Bicara soal kesetiaan, dari segi tampilan, Resident Evil: Welcome to Racoon City mempunyai Chris dan Claire yang unggul dibanding versi Anderson (meski kapasitas akting Robbie Amell patut dipertanyakan). Hannah John-Kamen tampil apik (banyak yang menyebut ia lebih pas memerankan Sheva Alomar, tapi unsur stereotipikal dalam figurnya bisa menyulut kontroversi), sedangkan Avan Jogia membuktikan bahwa adaptasi layar lebar Resident Evil masih gagal menangani Leon secara tepat. Artinya, target melahirkan adaptasi setia juga belum sepenuhnya sukses dilakukan. 

8 komentar :

Comment Page:
Gary Lucass mengatakan...

demi tuhan sesusah itukah ngewujudin seorang leon s kennedy versi live action dari sekian banyak film Resident Evil, leon karakter paling badass cool berkharisma selama gua mainin video game dari bocah, ibaratnya jack sparrow di film pirates, dan lagi lagi agak kecewa ngliat versi live action nya :(

Satriya Widayanto mengatakan...

Untuk yang jadi Leon, kayaknya namanya Avan Jogia bang, pake huruf "i", bukan Jogja wkwkwk.

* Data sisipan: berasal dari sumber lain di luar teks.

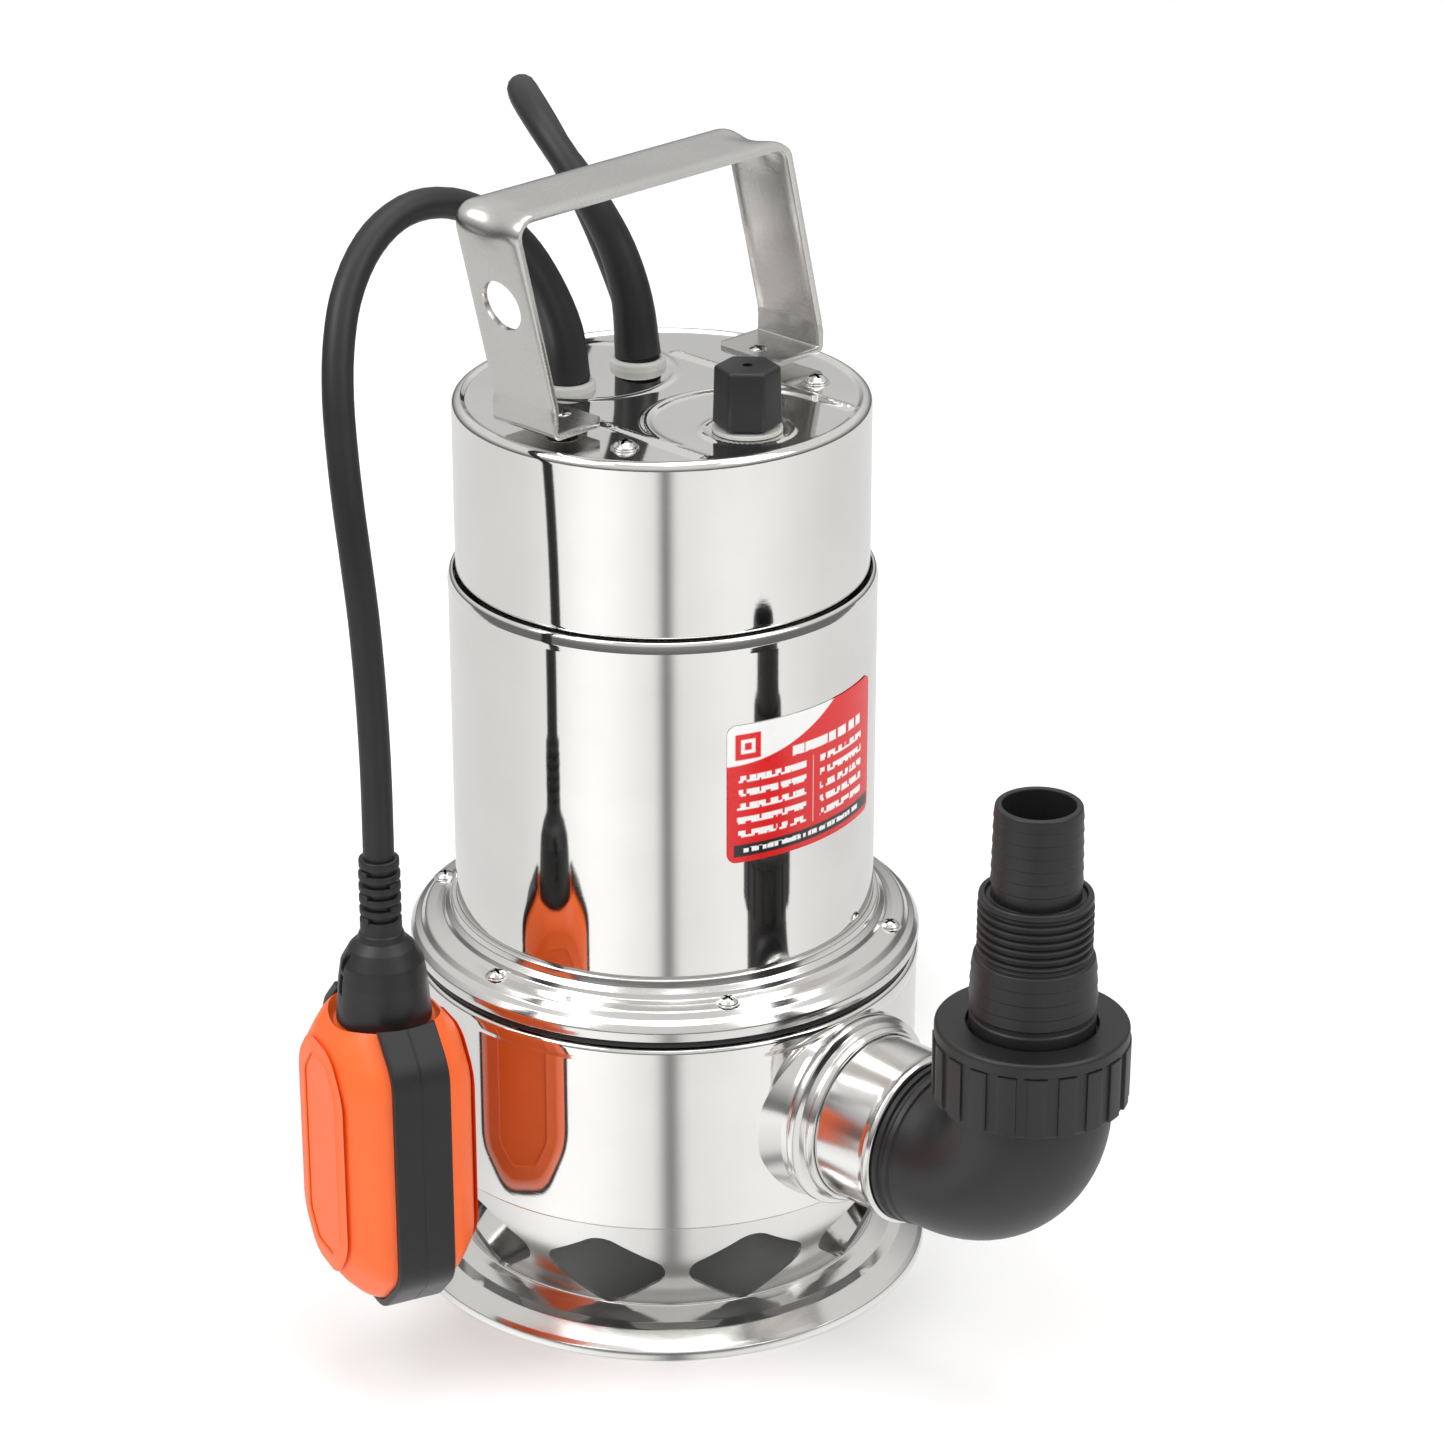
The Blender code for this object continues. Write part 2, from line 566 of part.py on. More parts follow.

But overall setuju banget sama reviewnya, banyak kurangnya

Anonim mengatakan...

Kayaknya dari 3 game dirangkum jadi 1.kebanyakan tokoh.knapa ga cerita kakak beradik Redfield...petualangan Leon atau Jill aja.jadi ruwet dan ga fokus...

Anonim mengatakan...

masnya ada main gamenya kah?

Anonim mengatakan...

Iya bro...re 1 sampe 3 yg di ps 1...tp cuma sampe re code veronica yg di dreamcast(masuk ps 2 jd veronica x kl ga salah).re 4 dst ga main.pusing ama pergerakan leon nya membelakangi...

4rieyunus mengatakan...

Resident evil rasa uwe boll

Unknown mengatakan...

Mungkin film keduanya lebih baik semoga

Indra mengatakan...

Menurut abang, apakah game RE memiliki modal yg cukup untuk dikembangkan menjadi sebuah film?